The End - 2000 to 2009

Situation in Pakistan

Got this in an email as a request to blog it. May Allah protect and help the oppressed. Ameen!

Pakistan and its people are at war with the Taliban. A massive full scale military operation is underway in the picturesque region of Buner, Dir, and Swat; all an hour’s drive away from Islamabad. As the Pakistan Army fights pitched battles with the Taliban guerrillas, the biggest internal displacement of people since the partition of Pakistan from India in 1947 is currently underway. In just over 12 days, more than 2.3 million innocent inhabitants of the war torn area, who had for the past two years lived under the bloody rule of the Taliban, are now fleeing their homes for safety under the cover of darkness, as bullets and mortars fly overhead and pierce through the flimsy walls of their mud houses.

It has not even been 4 years since a massive earthquake struck the same area in late 2005 that killed more than 60,000 people and displaced around 400,000. But the people of this region, ethnic Pashtun (Pathans), are a proud and self reliant people who find it below their honor and dignity to ask for charity or help. They have endured and accepted every tragedy as the will of Allah without uttering a word of complaint. These are traits shared by conflict stricken Muslims throughout the world. Just like Palestine, Afghanistan, Kashmir, Iraq, Somalia, and Sudan, amid the chaos and tragedy, Pakistan is a place that still has many positives pertaining to its people. Even in the most trying times it is inspiring to see their tenacity, a determination that perseveres and a willingness among them to believe in a brighter collective future. Though they are angry at their government and leaders, and they sometimes feel abandoned by the Muslim Ummah, but the feeling of patriotism and sacrifice resonates both in their anger and their desire to see their nation flourish.

But times like these push them to the edge where in a matter of minutes all hell breaks loose on them and they are forced to run for their lives carrying with them the few possessions they were able to clutch on to while on the run. Having a home is something one takes for granted, and it is perhaps impossible  from our remove to relate to the plight of people who have been rendered homeless in their own country. The agonies of a trader, farmer, or laborer who may now have to beg for bread cannot be fully comprehended. But Alhamdolillah we all have the opportunity and the means to mitigate their suffering.
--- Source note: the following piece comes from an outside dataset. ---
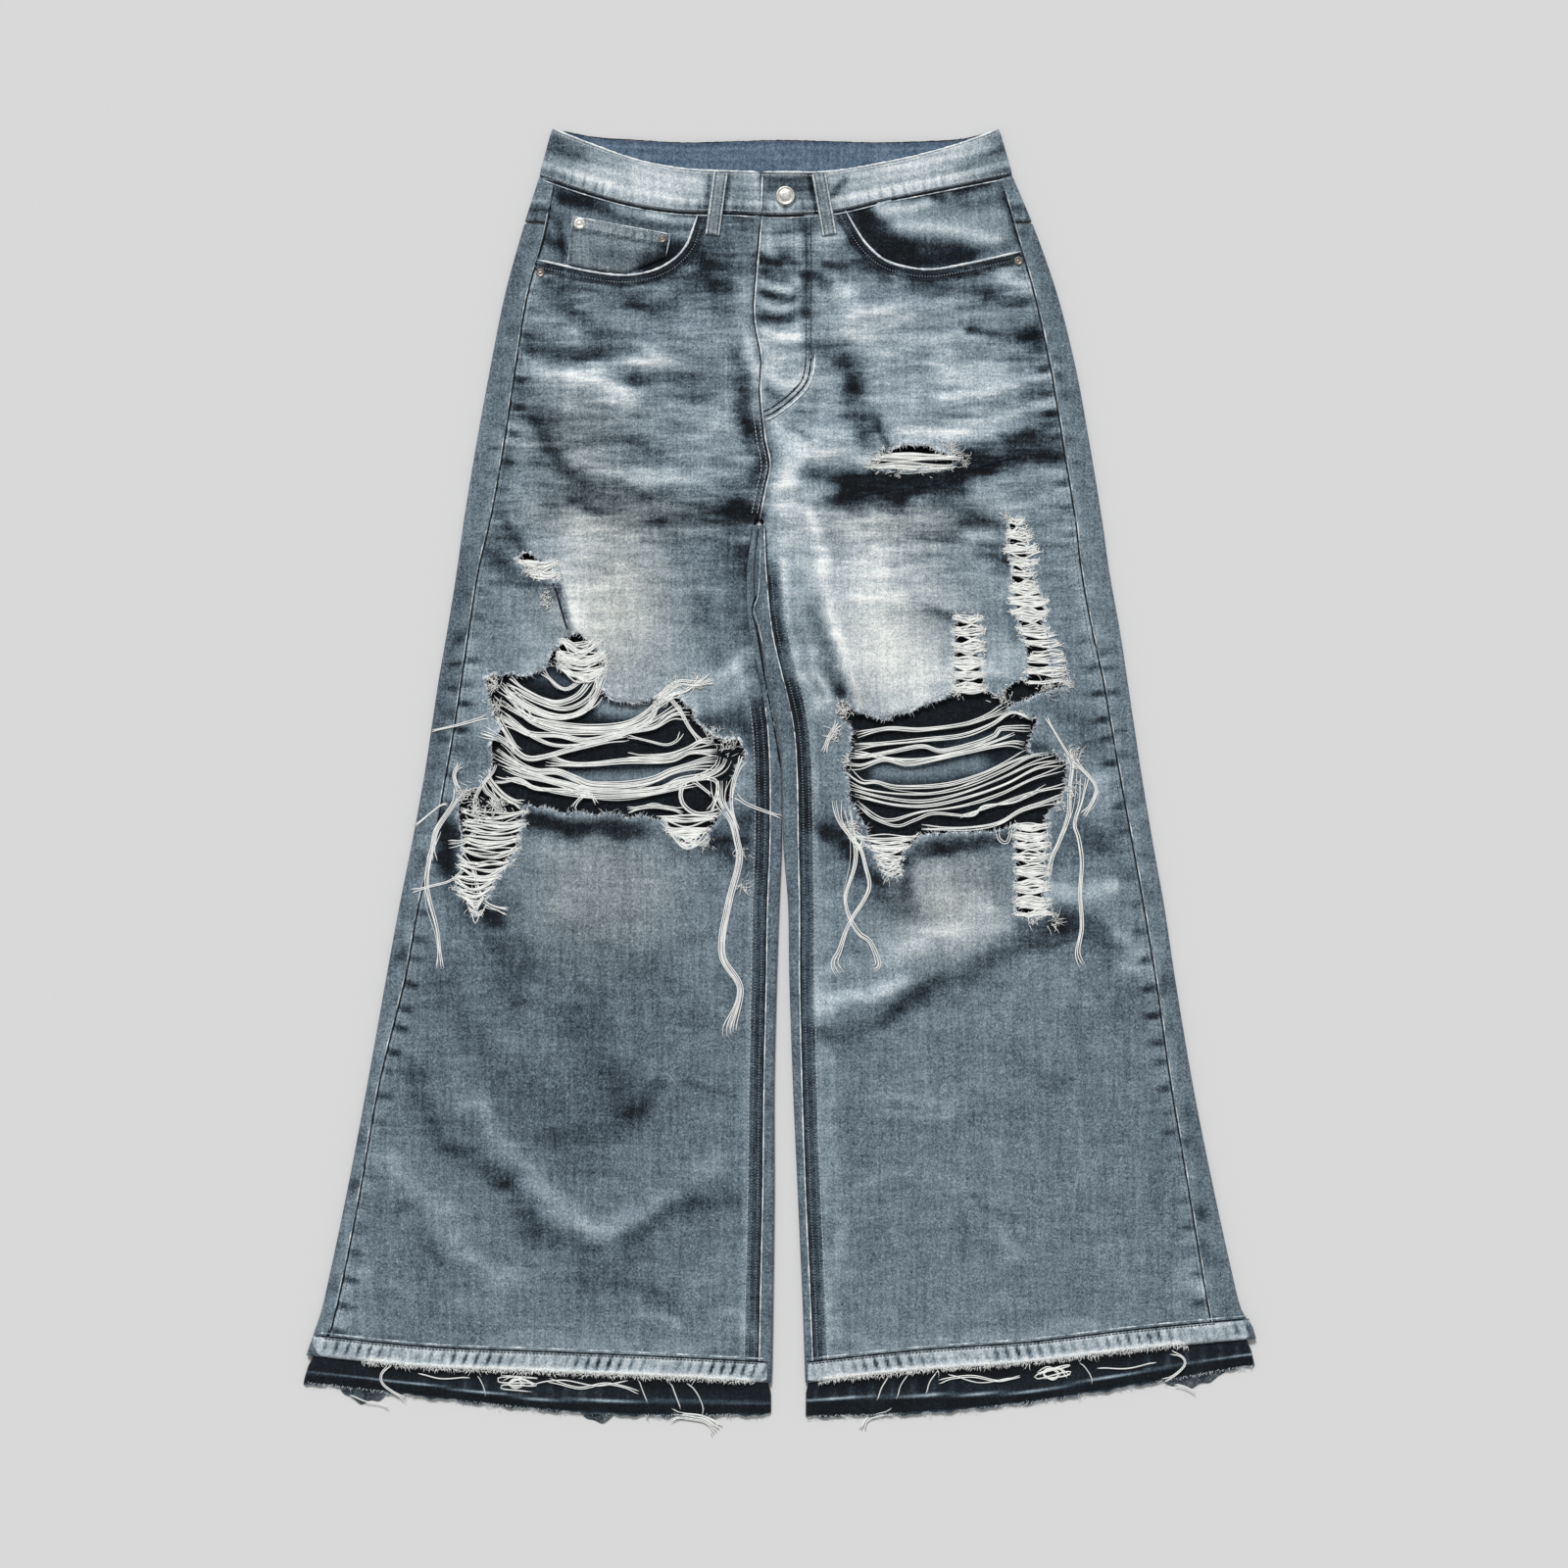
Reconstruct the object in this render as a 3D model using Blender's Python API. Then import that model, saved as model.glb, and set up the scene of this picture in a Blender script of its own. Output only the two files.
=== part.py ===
"""Ripped wide-leg denim jeans, laid flat on their back with the front up.

Every size is in millimetres until a mesh is made. X runs to the wearer's left, Y towards the
waist and Z up from the surface that the jeans lie on. The wearer's right leg is at -X.

The cloth is a thin wall. Each back panel lies underneath, and the folds that bring it round to the
front, as far as the side seam and the inseam, are parts of their own beside it. The front panels
lie between those seams. The knee rips are real holes.
"""
import math
from collections import namedtuple

import bmesh
import bpy
from mathutils import Vector
from mathutils.geometry import delaunay_2d_cdt

MM = 0.001

# Driving dimensions
DENIM = 1.2             # thickness of one layer of denim
GAP = 0.3               # clearance at a seam and between two layers
LEG_HEIGHT = 6.2        # top of the front panel over the ground
BAND_WALL = 2.2         # the waistband is a folded strip
BAND_HEIGHT = 6.8       # top of the waistband over the ground
LOOP_WALL = 1.6         # belt loops are folded strips too
LOOP_WIDTH = 12.5
GRID = 29.0             # spacing of the faceted front panels
ORIGIN_X = -1.26        # middle of the whole outline, which the origin stands under
ORIGIN_Y = 0.14
CROTCH = 213.0          # height of the crotch point
CROTCH_STEP = 1.5       # the inner folds begin just below the crotch
CROTCH_DIP = 1.5        # the front sinks a little where the four panels meet
CROTCH_REACH = 45.0
YOKE_SIDE = 462.0       # yoke seam at the side
YOKE_CENTRE = 425.0     # and at the middle of the back
YOKE_MIDDLE = 481.0     # row halfway up the yoke
TABLE_TOP = 500.0       # row of the leg table at the waist
FLY_WIDTH = 20.0        # fly facing, to the left of the centre front
FLY_RAISE = DENIM + GAP
FLY_SLOPE = (2.0, 9.0)  # the panel comes down beside the facing between these distances
FLY_BOTTOM = 306.0
LIFT_POCKET = DENIM + 2 * GAP
LIFT_LOOP = LOOP_WALL + GAP

# The flat outline, one row for each section of the garment: the outer fold, the side seam, the
# inseam and the inner fold of the right leg, then the same lines of the left leg.
Section = namedtuple("Section", "y outer_r side_r seam_r inner_r inner_l seam_l side_l outer_l")
SECTIONS = [
    Section(500, -202, -189, -18, -18, -18, -18, 184, 194),
    Section(455, -216, -197, -18, -18, -18, -18, 197, 213),
    Section(400, -231, -212, -18, -18, -18, -18, 213, 232),
    Section(340, -243, -222, -18, -18, -18, -18, 226, 247),
    Section(280, -254, -231, -18, -18, -18, -18, 236, 258),
    Section(213, -265, -243, -22, -18, -18, -14, 247, 269),
    Section(170, -271, -253, -28, -22, -22, -12, 252, 275),
    Section(120, -279, -261, -26, -19, -19, -7, 261, 284),
    Section(80, -286, -267, -17, -11, -11, 2, 270, 290),
    Section(40, -292, -273, -11, -3, -3, 11, 277, 296),
    Section(0, -298, -280, -9, 1, 1, 14, 284, 302),
    Section(-60, -309, -291, -9, 1, 2, 15, 295, 312),
    Section(-110, -319, -303, -11, -1, 6, 16, 304, 321),
    Section(-170, -330, -314, -12, -3, 7, 16, 314, 330),
    Section(-260, -346, -336, -14, -5, 10, 18, 327, 345),
    Section(-350, -363, -352, -15, -5, 14, 21, 342, 363),
    Section(-440, -382, -370, -17, -6, 18, 25, 357, 383),
    Section(-490, -394, -383, -18, -7, 20, 27, 366, 396),
    Section(-512, -400, -389, -19, -8, 21, 28, 370, 399.8),
    Section(-540, -400, -389, -19, -8, 21, 28, 370, 399.8),
]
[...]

These 2.3 million internally displaced persons (IDPs) need to be provided with basic necessities such food, clothing, tents, water, and health care, and they need your help. The military, God willing, will win against the Taliban in the battle field, but this war can only be won decisively by winning over the hearts and minds of those affected by the conflict. If the refugees are not afforded a semblance of dignity, the battle for hearts and minds is as good as lost. A hungry child or teenager who has lost both parents in the fighting, may one day become a bitter adult willing to lend an ear to the voice of obscurantism and fuel an extremist ideology. Your donations and help can steer them through these testing times. It can give them back hope and a reason to live and work for peace. And it can also put back smiles on the faces of the many traumatized, shell shocked children whose young and innocent eyes have seen the brutality of the Taliban first hand.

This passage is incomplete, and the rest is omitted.